The team has plenty of options in linkage choice. Austin didn’t want to dive too deep into what they are using but at least here you can get a clear shot of it. Different length pull rods and knuckle design are usually what get changed around depending on the rider. Again, a lot of titanium hardware around the bike.
The team is using Twin Air air filters. They have a thinner design for Supercross and a more robust design for outdoors. The cage is modified to let more air inside the engine. More air = More power. KTM is also cutting extra vents in the air box to let the engine breath. This is a modification done by the race team in California.
In previous years Max liked an extremely soft seat on his bike. Austin called it a couch sofa. He would still prefer it on the softer side but he’s gotten used to a stiffer foam than his amateur days. His seat cover is softer and has some added ribs in it.
A factory Brembo rear caliper is used. It is oversized meaning it probably has larger pistons inside of it. It is also coated for durability. A Moto Master rear rotor is attached to the factory rear brake assembly.
A DID chain and Renthal Sprockets are used on the bike. You can see the titanium sprocket bolts to drop weight and increase strength. The chain is press fitted on and requires no master link. All the factory teams don’t want the chance of the master link popping off during the race.
These rear axle blocks are made custom by the team. You can also see the titanium rear axle really well in this photo. His rear wheel position isn’t very far out so it could be that the team is looking to make sharp corners easier for Max. They could change it for outdoors and want to make the bike a little more stable during the high speeds.

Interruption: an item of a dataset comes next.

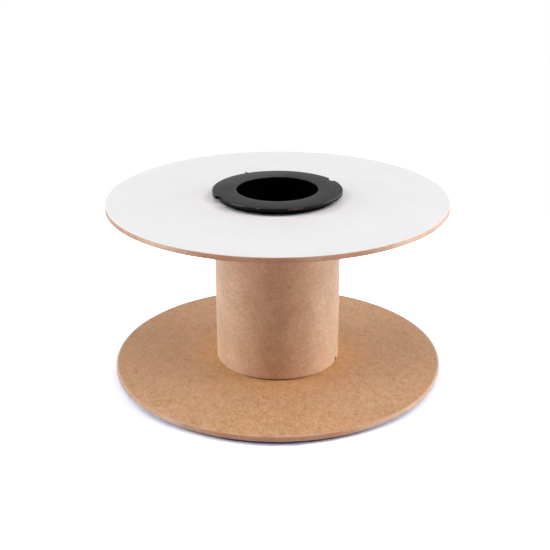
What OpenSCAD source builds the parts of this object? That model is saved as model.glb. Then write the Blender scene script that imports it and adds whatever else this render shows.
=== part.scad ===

One thing we have found out already on the new Factory Editions is that the rear chain guides don’t last long. Akrapovic is supplying this carbon chain block with interchangeable rubber for the team. You can see the holes are small to decrease the changes of mud or rocks damaging the chain. This chain block is surely more durable than what comes stock on the 2022 oem model. A cool part about this chain block is you can adjust the position of it to help with tension on the chain.